In order to pay off a mortgage with maternity capital, the following actions are necessary:

  • obtain from the Pension Fund (or with the help of the MFC) a certificate for the payment of family maternity capital;
  • obtain a certificate from the bank about the availability of a mortgage loan and the terms of its payment - total amount, repayment schedule, loan term;
  • provide this certificate to the Pension Fund of the Russian Federation at the place of residence along with the necessary package of documents (application for the disposal of maternity capital funds to repay the mortgage, passports of family members, loan agreement, title documents for the acquired property, SNILS, etc. upon request).

The Russian Pension Fund has 30 calendar days to consider your application. If a positive decision is made (and you will be notified of its decision in writing), the Pension Fund transfers the money to the bank account within a month. A month is the deadline; in fact, on average, seven to ten working days are enough for a transfer.

Is it profitable to pay off your mortgage early?

Now let’s throw a seed of doubt into the fertile soil of readiness to direct all efforts to pay off the mortgage. In the conditions of the modern economy, is it so profitable and useful to end the loan before the due date?

The fact is that the mentality of our people is like this. We are afraid of loans and other “bondage” and most often, at the first opportunity, we try to give as much as possible to the bank in order to become free as soon as possible. And this feeling outweighs sound economic calculations. And the calculations tell us the following.

Despite the fact that the officially declared inflation rate in the country in 2021 was only 0.36%, virtually any money depreciates faster. These simple calculations make it clear to us that with further changes in the purchasing power of money, by repaying the mortgage as provided for in the schedule, you do not overpay, and even in some way save your money. Let us explain - in 2020, with a hypothetical 1000 rubles you can buy, say, an elephant. And by 2035, when your mortgage payments come to a logical conclusion, with the same thousand you will only be able to buy a mouse. So is it worth constantly denying yourself everything and giving the slightest savings to the bank? After all, today you are denying yourself elephants (read: trips, important acquisitions, new experiences, and life is short, just a minute). And after 15 years, your monthly payment will be calculated in mice.
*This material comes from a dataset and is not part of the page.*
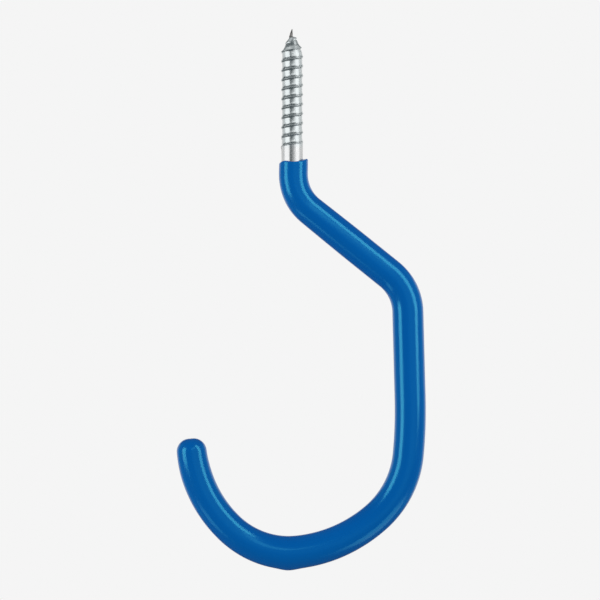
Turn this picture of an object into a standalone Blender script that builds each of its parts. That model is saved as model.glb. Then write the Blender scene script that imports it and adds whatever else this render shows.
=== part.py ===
"""Bicycle storage hook: a steel rod with a wood-screw end, bent to a J and dipped in blue vinyl.

Lengths are in metres and angles in degrees. +Z is up, the hook lies in the XZ plane and its mouth
faces -X. The origin is on the screw's axis, level with the vinyl's top edge, so the bare screw
stands above it and the hook hangs below it.
"""

import math
from itertools import pairwise

import bmesh
import bpy
from mathutils import Matrix, Vector

# Steel rod
ROD_DIAMETER = 0.0080
ROD_END_CHAMFER = 0.0005
SCREW_LENGTH = 0.0490  # from the vinyl to the very tip
BARE_SHANK = 0.00475  # plain round stretch between the vinyl and the thread

# Wood-screw thread, right hand, rolled into the rod
THREAD_PITCH = 0.0035
THREAD_RISE = 0.00015  # the crests stand this far proud of the shank
THREAD_DEPTH = 0.0005  # from the crests to the core
THREAD_CREST = 0.0003  # flat left on top of the ridge
THREAD_FLANK_ANGLE = 42.0  # each flank leans this far from square to the axis
THREAD_START_TURN = 180.0  # the first ridge leaves the shank on the -X side
THREAD_START_JOIN = 0.0008  # from the first ridge back to a level ring round the shank
THREAD_RUN_OUT = 90.0  # last part of the first turn, over which the groove sinks into the shank

# Gimlet point: a bare spike, then a core that widens quickly to a shoulder and slowly to its full
# size. Lengths are from the tip down
SPIKE_LENGTH = 0.0028
SPIKE_TIP_RADIUS = 0.0002
SPIKE_ROOT_RADIUS = 0.00066
SPIKE_BOW = 0.00046  # the spike leans this far towards -X at its root
SPIKE_BOW_LENGTH = 0.0036  # below this the core is straight again
SHOULDER_LENGTH = 0.0042
SHOULDER_RADIUS = 0.00185
POINT_CORE_LENGTH = 0.0088
TIP_FACET = 0.0004  # the thread's rows meet this far below the tip

# Ridge on the point, which starts at the spike's root and is full below POINT_LENGTH
RIDGE_START_RADIUS = 0.0018
RIDGE_BLEND = 0.0004
POINT_LENGTH = 0.0082
FLUSH_AT = 0.0047  # on the -X side here, the ridge hardly stands out from the core
FLUSH_REACH = 0.0011
FLUSH_SHARE = 0.85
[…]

If you are still uneasy because your life circumstances may change, the economic situation will worsen, you will lose your income, and with it your mortgaged apartment, there is a way out. We suggest you create your own emergency fund. You can use all your temporarily free funds not to pay off your mortgage, but to open a bank account and accumulate them. As long as the inflation rate has not yet exceeded the bank deposit rate, at least you will not be left at a loss. And in the event of force majeure, you will have a wonderful “safety cushion” that will allow you to calmly change jobs or somehow survive difficult times in your own apartment.